We see that the four beasts and the four and twenty elders spoken of in the fourth chapter, and also in the fifth, said to be saints on earth, are introduced at the close of the sixth seal; showing conclusively that the fourth and fifth chapters have reference to things which are to transpire at the close of the opening of the sixth seal; to that period of time when the Jews shall have received the Word of the Lord, and unite with the Gentile Christians in one family of Christ on earth.

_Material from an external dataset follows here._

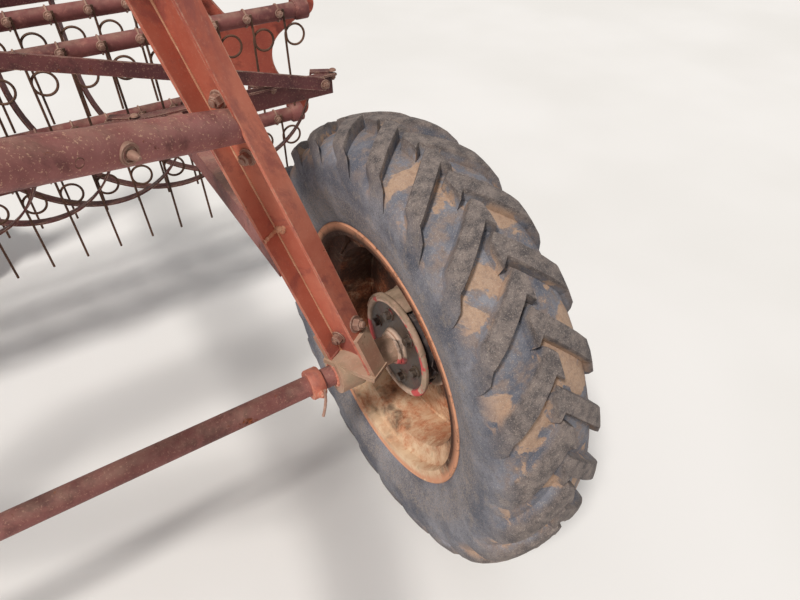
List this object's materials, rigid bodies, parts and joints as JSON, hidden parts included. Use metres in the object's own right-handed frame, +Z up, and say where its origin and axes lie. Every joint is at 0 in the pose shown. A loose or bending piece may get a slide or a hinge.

"And one of the elders answered, and said unto me, what are these which are arrayed in white robes? and whence came they? And I said unto him, sir, thou knowest. And he said unto me, These are they which ca ne out of great tribulation, and have washed their robes, and made them white in the blood of the Lamb. Therefore are they before the throne of God (just where John /127/ saw the sea of glass), and serve him day and night in his temple: and he that sitteth on the throne shall dwell among them. They shall hunger no more, neither thirst any more: neither shall the sun light on them, nor any heat. For the Lamb, which is in the midst of the throne, shall feed them, and shall lead them unto living fountains of waters: and God shall wipe away all tears from their eyes." They are not, then, on this earth, in this world, but are free from all its sorrows: where they never thirst, and have no need of the light of the sun; they have all tears wiped from their eyes; they have crossed the Jordan of death, and are dwelling with God, and standing before his throne.